• INSTRUCTION: Return every line of the material exactly.

• GIVEN DATA:
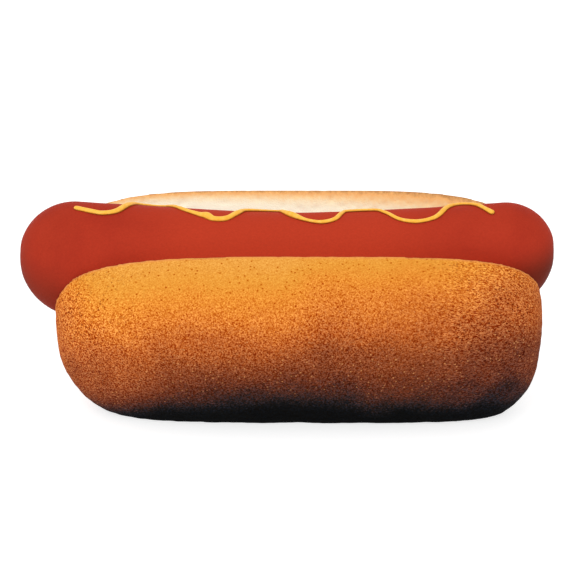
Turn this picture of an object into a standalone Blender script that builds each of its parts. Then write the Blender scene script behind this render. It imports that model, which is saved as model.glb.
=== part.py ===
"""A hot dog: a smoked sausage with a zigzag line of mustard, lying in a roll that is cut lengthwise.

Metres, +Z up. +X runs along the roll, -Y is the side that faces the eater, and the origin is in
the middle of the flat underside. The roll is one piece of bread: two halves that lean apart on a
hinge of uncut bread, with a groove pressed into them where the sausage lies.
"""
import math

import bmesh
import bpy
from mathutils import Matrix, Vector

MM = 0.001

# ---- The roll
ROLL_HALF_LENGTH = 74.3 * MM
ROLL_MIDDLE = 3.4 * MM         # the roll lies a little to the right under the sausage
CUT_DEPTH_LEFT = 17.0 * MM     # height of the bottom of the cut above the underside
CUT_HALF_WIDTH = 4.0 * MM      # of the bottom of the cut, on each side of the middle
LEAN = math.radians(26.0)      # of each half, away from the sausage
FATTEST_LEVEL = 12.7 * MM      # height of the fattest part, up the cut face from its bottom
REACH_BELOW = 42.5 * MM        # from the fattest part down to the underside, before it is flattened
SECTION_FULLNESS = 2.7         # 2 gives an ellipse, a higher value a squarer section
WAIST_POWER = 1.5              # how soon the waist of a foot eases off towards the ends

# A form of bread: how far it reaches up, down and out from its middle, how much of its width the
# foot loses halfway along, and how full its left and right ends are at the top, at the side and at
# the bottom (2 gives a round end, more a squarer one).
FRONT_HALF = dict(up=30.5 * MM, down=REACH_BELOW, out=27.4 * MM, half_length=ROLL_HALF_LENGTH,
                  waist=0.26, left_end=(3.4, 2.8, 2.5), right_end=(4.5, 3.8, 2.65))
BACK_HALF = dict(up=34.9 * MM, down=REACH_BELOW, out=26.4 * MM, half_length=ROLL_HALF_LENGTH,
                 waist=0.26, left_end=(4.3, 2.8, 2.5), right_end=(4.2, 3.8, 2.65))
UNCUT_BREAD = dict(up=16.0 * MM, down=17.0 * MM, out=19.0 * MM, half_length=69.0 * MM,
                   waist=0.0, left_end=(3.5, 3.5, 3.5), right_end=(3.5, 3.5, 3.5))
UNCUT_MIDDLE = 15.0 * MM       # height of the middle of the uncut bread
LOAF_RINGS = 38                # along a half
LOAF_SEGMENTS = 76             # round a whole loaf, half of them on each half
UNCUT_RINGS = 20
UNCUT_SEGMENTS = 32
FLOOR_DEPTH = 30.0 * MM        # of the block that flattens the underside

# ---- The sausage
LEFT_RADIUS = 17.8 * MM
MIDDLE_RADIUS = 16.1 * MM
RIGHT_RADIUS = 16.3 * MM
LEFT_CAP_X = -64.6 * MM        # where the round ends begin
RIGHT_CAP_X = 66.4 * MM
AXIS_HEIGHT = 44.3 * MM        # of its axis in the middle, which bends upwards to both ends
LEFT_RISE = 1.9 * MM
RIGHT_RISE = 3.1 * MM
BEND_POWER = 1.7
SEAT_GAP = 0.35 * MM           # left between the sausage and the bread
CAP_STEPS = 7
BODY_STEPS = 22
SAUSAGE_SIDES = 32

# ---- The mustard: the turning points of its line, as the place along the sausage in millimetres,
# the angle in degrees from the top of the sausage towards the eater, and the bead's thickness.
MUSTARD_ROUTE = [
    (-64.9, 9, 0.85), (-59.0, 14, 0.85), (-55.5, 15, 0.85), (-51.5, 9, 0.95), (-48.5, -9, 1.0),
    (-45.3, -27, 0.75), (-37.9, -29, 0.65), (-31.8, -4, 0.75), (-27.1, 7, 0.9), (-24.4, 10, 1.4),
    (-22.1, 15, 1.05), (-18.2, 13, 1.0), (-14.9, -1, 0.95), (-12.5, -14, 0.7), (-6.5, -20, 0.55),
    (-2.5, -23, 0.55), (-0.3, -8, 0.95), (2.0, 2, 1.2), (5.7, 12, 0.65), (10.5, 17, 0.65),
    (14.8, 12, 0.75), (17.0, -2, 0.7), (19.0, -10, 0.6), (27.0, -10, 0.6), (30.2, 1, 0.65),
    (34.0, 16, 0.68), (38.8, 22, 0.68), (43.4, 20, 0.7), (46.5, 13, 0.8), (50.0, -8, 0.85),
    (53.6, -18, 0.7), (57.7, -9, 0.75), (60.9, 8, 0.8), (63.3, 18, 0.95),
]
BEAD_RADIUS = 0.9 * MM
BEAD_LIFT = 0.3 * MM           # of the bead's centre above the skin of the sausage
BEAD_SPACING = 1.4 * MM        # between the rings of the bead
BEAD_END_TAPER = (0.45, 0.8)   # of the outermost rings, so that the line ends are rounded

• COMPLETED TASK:
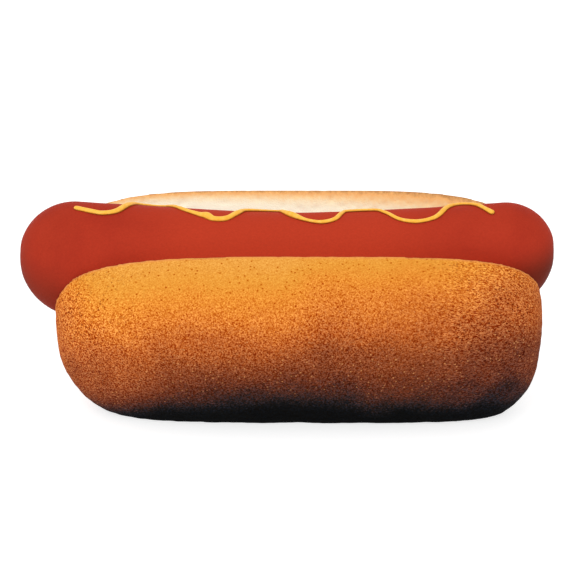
Turn this picture of an object into a standalone Blender script that builds each of its parts. Then write the Blender scene script behind this render. It imports that model, which is saved as model.glb.
=== part.py ===
"""A hot dog: a smoked sausage with a zigzag line of mustard, lying in a roll that is cut lengthwise.

Metres, +Z up. +X runs along the roll, -Y is the side that faces the eater, and the origin is in
the middle of the flat underside. The roll is one piece of bread: two halves that lean apart on a
hinge of uncut bread, with a groove pressed into them where the sausage lies.
"""
import math

import bmesh
import bpy
from mathutils import Matrix, Vector

MM = 0.001

# ---- The roll
ROLL_HALF_LENGTH = 74.3 * MM
ROLL_MIDDLE = 3.4 * MM         # the roll lies a little to the right under the sausage
CUT_DEPTH_LEFT = 17.0 * MM     # height of the bottom of the cut above the underside
CUT_HALF_WIDTH = 4.0 * MM      # of the bottom of the cut, on each side of the middle
LEAN = math.radians(26.0)      # of each half, away from the sausage
FATTEST_LEVEL = 12.7 * MM      # height of the fattest part, up the cut face from its bottom
REACH_BELOW = 42.5 * MM        # from the fattest part down to the underside, before it is flattened
SECTION_FULLNESS = 2.7         # 2 gives an ellipse, a higher value a squarer section
WAIST_POWER = 1.5              # how soon the waist of a foot eases off towards the ends

# A form of bread: how far it reaches up, down and out from its middle, how much of its width the
# foot loses halfway along, and how full its left and right ends are at the top, at the side and at
# the bottom (2 gives a round end, more a squarer one).
FRONT_HALF = dict(up=30.5 * MM, down=REACH_BELOW, out=27.4 * MM, half_length=ROLL_HALF_LENGTH,
                  waist=0.26, left_end=(3.4, 2.8, 2.5), right_end=(4.5, 3.8, 2.65))
BACK_HALF = dict(up=34.9 * MM, down=REACH_BELOW, out=26.4 * MM, half_length=ROLL_HALF_LENGTH,
                 waist=0.26, left_end=(4.3, 2.8, 2.5), right_end=(4.2, 3.8, 2.65))
UNCUT_BREAD = dict(up=16.0 * MM, down=17.0 * MM, out=19.0 * MM, half_length=69.0 * MM,
                   waist=0.0, left_end=(3.5, 3.5, 3.5), right_end=(3.5, 3.5, 3.5))
UNCUT_MIDDLE = 15.0 * MM       # height of the middle of the uncut bread
LOAF_RINGS = 38                # along a half
LOAF_SEGMENTS = 76             # round a whole loaf, half of them on each half
UNCUT_RINGS = 20
UNCUT_SEGMENTS = 32
FLOOR_DEPTH = 30.0 * MM        # of the block that flattens the underside

# ---- The sausage
LEFT_RADIUS = 17.8 * MM
MIDDLE_RADIUS = 16.1 * MM
RIGHT_RADIUS = 16.3 * MM
LEFT_CAP_X = -64.6 * MM        # where the round ends begin
RIGHT_CAP_X = 66.4 * MM
AXIS_HEIGHT = 44.3 * MM        # of its axis in the middle, which bends upwards to both ends
LEFT_RISE = 1.9 * MM
RIGHT_RISE = 3.1 * MM
BEND_POWER = 1.7
SEAT_GAP = 0.35 * MM           # left between the sausage and the bread
CAP_STEPS = 7
BODY_STEPS = 22
SAUSAGE_SIDES = 32

# ---- The mustard: the turning points of its line, as the place along the sausage in millimetres,
# the angle in degrees from the top of the sausage towards the eater, and the bead's thickness.
MUSTARD_ROUTE = [
    (-64.9, 9, 0.85), (-59.0, 14, 0.85), (-55.5, 15, 0.85), (-51.5, 9, 0.95), (-48.5, -9, 1.0),
    (-45.3, -27, 0.75), (-37.9, -29, 0.65), (-31.8, -4, 0.75), (-27.1, 7, 0.9), (-24.4, 10, 1.4),
    (-22.1, 15, 1.05), (-18.2, 13, 1.0), (-14.9, -1, 0.95), (-12.5, -14, 0.7), (-6.5, -20, 0.55),
    (-2.5, -23, 0.55), (-0.3, -8, 0.95), (2.0, 2, 1.2), (5.7, 12, 0.65), (10.5, 17, 0.65),
    (14.8, 12, 0.75), (17.0, -2, 0.7), (19.0, -10, 0.6), (27.0, -10, 0.6), (30.2, 1, 0.65),
    (34.0, 16, 0.68), (38.8, 22, 0.68), (43.4, 20, 0.7), (46.5, 13, 0.8), (50.0, -8, 0.85),
    (53.6, -18, 0.7), (57.7, -9, 0.75), (60.9, 8, 0.8), (63.3, 18, 0.95),
]
BEAD_RADIUS = 0.9 * MM
BEAD_LIFT = 0.3 * MM           # of the bead's centre above the skin of the sausage
BEAD_SPACING = 1.4 * MM        # between the rings of the bead
BEAD_END_TAPER = (0.45, 0.8)   # of the outermost rings, so that the line ends are rounded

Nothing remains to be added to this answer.